Fabogo rides on Dubai success to spread wings

- RANJU SARKAR New Delhi, 16 July

When Pasenjeet Roy was heading restaurant finder Zomato’s team in Dubai, wife Anuradha Sanyal found it difficult to find a salon online. If she visited one, she would come back and discuss the packages. Roy would visit restaurant­s in Dubai and found a couple of salons on every street but discovered less than five per cent of these were online.

This convinced Roy to start Fabogo, an aggregator for salons and spas, in 2015. After establishi­ng it in Dubai, it entered Mumbai and Pune, where it is based. Last week, Fabogo raised $2.5 million from Dubai-based early-stage investor Dunamis Ventures, which had also invested $500,000 in May 2015 and $1 million in January 2016.

The start-up claims about 330,000 customers come on its website every month or 10,000 visits every day, half of them from Dubai. It claims operations have turned profitable in Dubai, where an average customer spends around ~5,000 per visit.
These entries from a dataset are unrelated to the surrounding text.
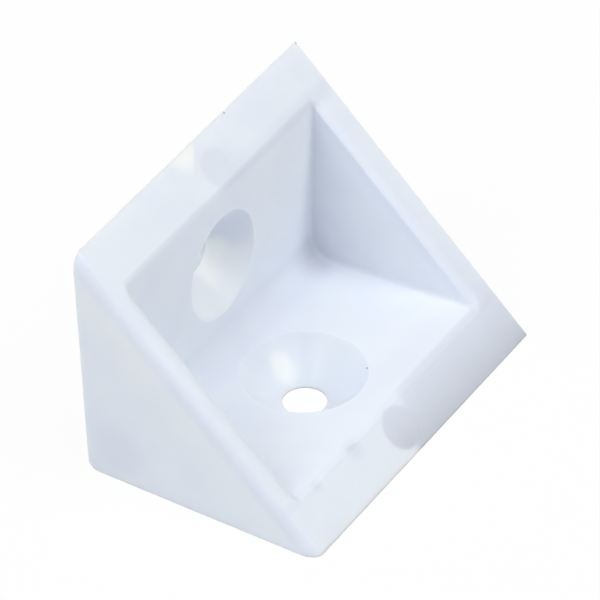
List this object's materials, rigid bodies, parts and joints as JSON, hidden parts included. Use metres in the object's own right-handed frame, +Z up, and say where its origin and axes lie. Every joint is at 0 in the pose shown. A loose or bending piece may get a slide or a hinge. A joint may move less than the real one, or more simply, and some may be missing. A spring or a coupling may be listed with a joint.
{
  "type": "corner bracket",
  "caption": "Right-angled corner bracket moulded in one piece: base plate and back plate joined by triangular side walls, each plate with a countersunk screw hole.",
  "frame": {"origin": "middle of the footprint, on the base plate's underside", "axes": "+Z up, square to the base plate; the back plate's mounting face looks along -X; Y runs along the corner line"},
  "size_m": [0.025, 0.0379, 0.025],
  "materials": {
    "white_plastic": "as moulded, milky white with a soft sheen"
  },
  "bodies": {
    "root": {"bracket": "white_plastic"}
  },
  "joints": []
}
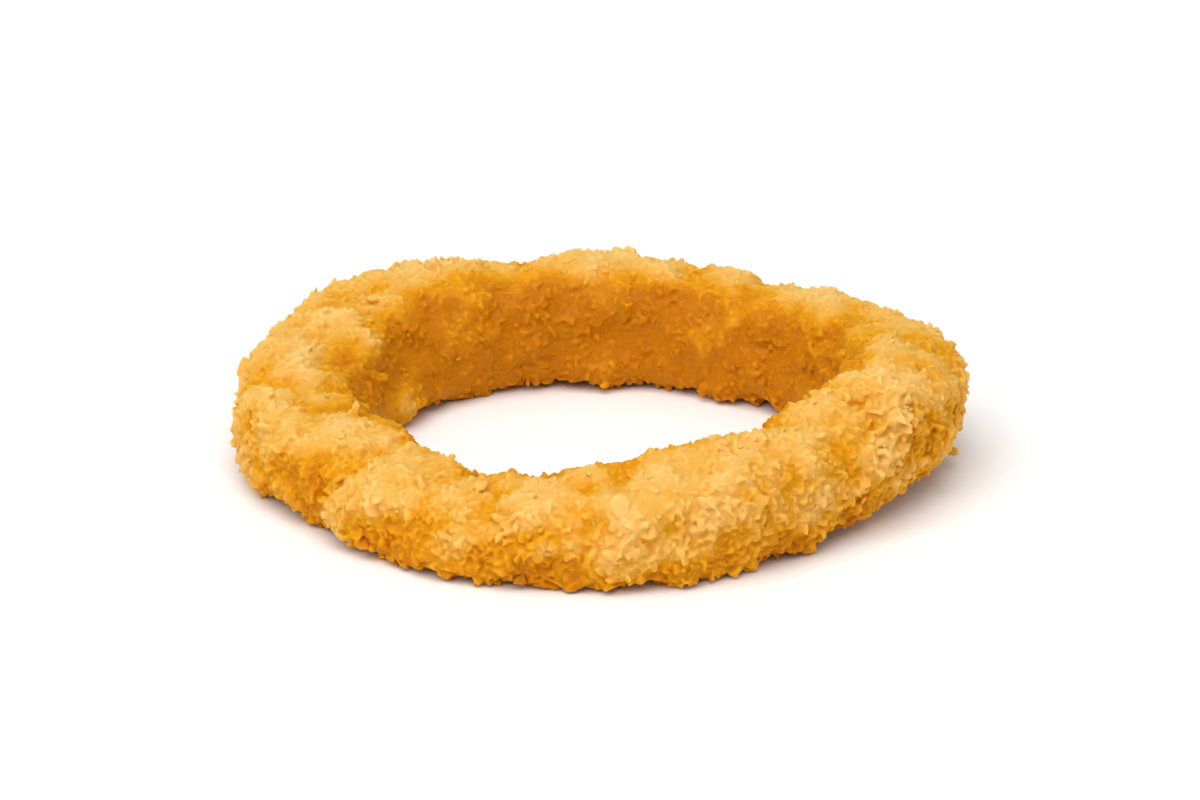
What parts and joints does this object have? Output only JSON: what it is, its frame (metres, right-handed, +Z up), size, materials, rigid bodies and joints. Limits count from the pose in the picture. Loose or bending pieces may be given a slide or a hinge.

Fabogo now offers monthly packages that bundle a host of services and are economical for users.

Fazil Sayed, managing director, Dunamis Ventures, says Fabogo has done well with its search and discovery model and has emerged as the leading beauty and wellness platform in the UAE. It has grown its revenues at over 18 per cent month-on-month. ‘‘This team is dedicated and can go a lot further, if given the support,” he says.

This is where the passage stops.